Angel Island Site Receives Facelift

The Angel Island Immigration Station in San Francisco Bay, which recently unveiled the first part of a $60 million restoration, processed hundreds of thousands of Asian immigrants, mostly Chinese, between 1910 and 1940. In keeping with strict limitations first put into place by the 1882 Chinese Exclusion Act (and not rescinded until 1943), immigrants were sometimes detained for years and subjected to repeated interrogations and demeaning physical exams. Detainees carved poems about their experiences on the walls of their barracks, one of which reads: “Everyone says traveling to North America is a pleasure / I suffered misery on the ship and sadness in the wooden building / After several interrogations, still I am not done / I sigh because my com patriots are being forcibly detained.”

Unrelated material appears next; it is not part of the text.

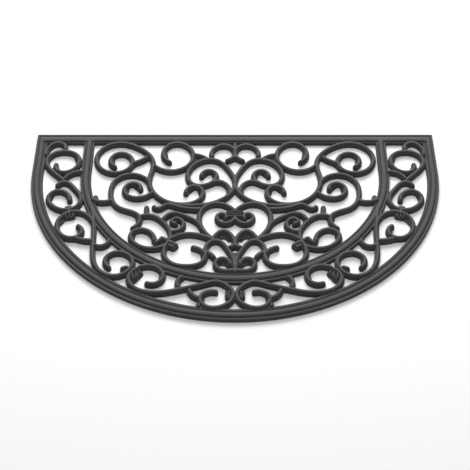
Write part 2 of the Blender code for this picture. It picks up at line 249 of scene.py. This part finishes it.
RING_BARS = (
    Bar("corner curl", ((353, 60), (348, 34), (335, 25), (322, 30), (320, 44))),
    Bar("back ring scroll", (
        (312, 126), (334, 104), (350, 76), (334, 51), (318, 48), (296, 57), (290, 77),
        (306, 101), (325, 101), (331, 80))),
    Bar("back ring tie", ((314, 122), (302, 107), (280, 102))),
    Bar("upper ring scroll", (
        (325, 138), (312, 129), (293, 144), (279, 172), (298, 198), (327, 190),
        (338, 167), (323, 151), (305, 158), (299, 178))),
    Bar("ring collar", ((298, 192), (296, 212))),
    Bar("ring collar lug", ((306, 196), (294, 192))),
    Bar("middle ring scroll", (
        (250, 238), (260, 216), (283, 203), (305, 210), (316, 238), (304, 261),
        (284, 266), (271, 254), (273, 243), (280, 237))),
    Bar("middle ring tie", ((282, 266), (267, 271), (248, 272))),
    Bar("ring stem", (
        (256, 200), (252, 225), (249, 265), (246, 314), (228, 347), (207, 354),
        (183, 342), (177, 321), (201, 300), (223, 312), (215, 336))),
    Bar("ring stem tie", ((249, 280), (235, 286), (224, 280), (221, 268))),
    Bar("front ring scroll", (
        (168, 337), (147, 331), (127, 342), (125, 362), (142, 372), (152, 369))),
    Bar("long ring scroll", (
        (165, 337), (181, 352), (178, 373), (156, 388), (122, 390), (84, 381), (50, 371),
        (32, 367), (16, 374), (4, 390), (4, 403), (15, 417), (35, 424), (52, 419),
        (59, 404), (50, 391), (30, 390))),
    Bar("band tie", ((88, 355), (98, 367), (95, 380))),
    Bar("long scroll tie", ((78, 382), (71, 397), (58, 403))),
    Bar("long scroll foot", ((61, 414), (61, 424))),
    Bar("ring stem bud", ((184, 334), (196, 338))),
)

# Low webs that fill in between bars, as wide as a bar on the floor.
WEB_TOP = 3.0
WEBS = (
    Bar("heart collar web back", ((0, 205), (15, 205))),
    Bar("heart collar web", ((0, 214), (15, 214))),
    Bar("ring collar web", ((309, 217), (287, 212))),
    Bar("front ring web", ((176, 365), (160, 344))),
    Bar("front ring web back", ((178, 356), (166, 341))),
    Bar("lower spiral web", ((140, 281), (122, 277))),
    Bar("back scroll web", ((80, 66), (68, 73))),
    Bar("collar curl web", ((6, 222), (16, 222))),
    Bar("plume web", ((30, 262), (20, 259), (9, 268))),
    Bar("foot web", ((27, 321), (13, 324), (9, 336))),
    Bar("centre collar web", ((12, 387), (12, 404))),
)

# Thin ribs across the collars, on their webs.
RIBS = (
    Bar("heart collar rib back", ((0, 204), (16, 204))),
    Bar("heart collar rib", ((0, 209.5), (16, 209.5))),
    Bar("heart collar rib front", ((0, 215), (16, 215))),
    Bar("ring collar rib 1", ((309, 208), (307, 221))),
    Bar("ring collar rib 2", ((303, 206), (301, 221))),
    Bar("ring collar rib 3", ((297, 205), (295, 220))),
    Bar("ring collar rib 4", ((291, 205), (289, 218))),
    Bar("ring collar rib 5", ((286, 206), (284, 216))),
    Bar("front ring rib 1", ((176, 343), (175, 362))),
    Bar("front ring rib 2", ((170, 341), (169, 360))),
    Bar("front ring rib 3", ((164, 339), (163, 352))),
    Bar("centre collar rib 1", ((10, 385), (10, 407))),
    Bar("centre collar rib 2", ((15, 386), (15, 405))),
)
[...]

Ancient Chocolate Unearthed in Chaco Canyon

For several years University of New Mexico anthropologist Patricia Crown tried to figure out how Puebloans 1,000 years ago used the distinctively cylindrical jars unearthed at Chaco Can – yon, the ancient center of Puebloan culture in northwest New Mexico. Then a tip from a Mayanist inspired her to have fragments tested for cacao residue, even though the nearest cacao tree would have been about 1,000 miles away. The Mayans drank chocolate from decorative cylindrical jars on ceremonial occasions, and their trade networks extended as far north as Chaco. An analysis of the Chaco shards revealed the presence of cacao, and the results had Crown walking around for days, exclaiming, “It’s chocolate!” Because there were so few of the jars, and because they were found in what had been a cache, Crown believes the cacao was drunk on ritual occasions like marriages and funerals.

Washington’s Best Men Are Reunited

It wasn’t easy running the Continental Army. A new exhibit at Mount Vernon presents an uncommonly broad view of the challenges faced by George Washington, whose senior staff came from 10 countries and more than a dozen professions. “George Washington & His Generals,” on display until January 2010, gathers more than 120 objects, including portraits, a Fort Ticonderoga cannon and a Washington letter with this stormy assessment: “I am now embroiled on a tempestuous ocean from which perhaps no friendly harbor is to be found.”

Economists Study Value of Loyalty During Civil War

Loyalty was a saber that cut both ways for Union soldiers during the Civil War. A wife-and-husband team of economists from UCLA, Dora Costa and Matthew Kahn, studied the military service records for 41,000 Yankee soldiers for their book, Heroes and Cowards: The Social Face of War, and found lower desertion rates among troops who shared hometowns, ethnic backgrounds and/or occupations. “The more homogeneous your company was,” says Costa, “the more likely you were to stay”—and die. Being true blue paid off, however, for prisoners of war. At the notorious Andersonville prison camp in Georgia, for example, more than 40 percent died, but Irish immigrants imprisoned with other Irish immigrants from the same company survived at a rate of more than 90 percent.

John Dean’s Role in Watergate Revisited

A new dispute over Watergate centers on whether White House counsel John Dean—who told Richard Nixon the scandal was a “cancer growing on the presidency”—was more cause than cure. In an article rejected by the journal American Historical Review, Peter Klingman charged that Dean’s role in the scandal’s cover-up was underplayed in Stanley Kutler’s 1997 book Abuse of Power: The New Nixon Tapes. Klingman argues that Kutler deliberately omitted and transposed comments in the book’s transcripts of White House tapes to show Dean in a more favorable way. Official transcripts of the difficult-to-decipher conversations in question have never been released.

Dean, the first White House official to testify that the president was directly involved in the cover-up, called the new accusations the work of “revisionists” who want to shift blame from Nixon to others. Kutler admitted that Dean has become a friend, but said he “never knowingly or deliberately falsified any information, conjured conversations, telescoped conversations—and I never changed any positive assertion into a negative or a negative into a positive.”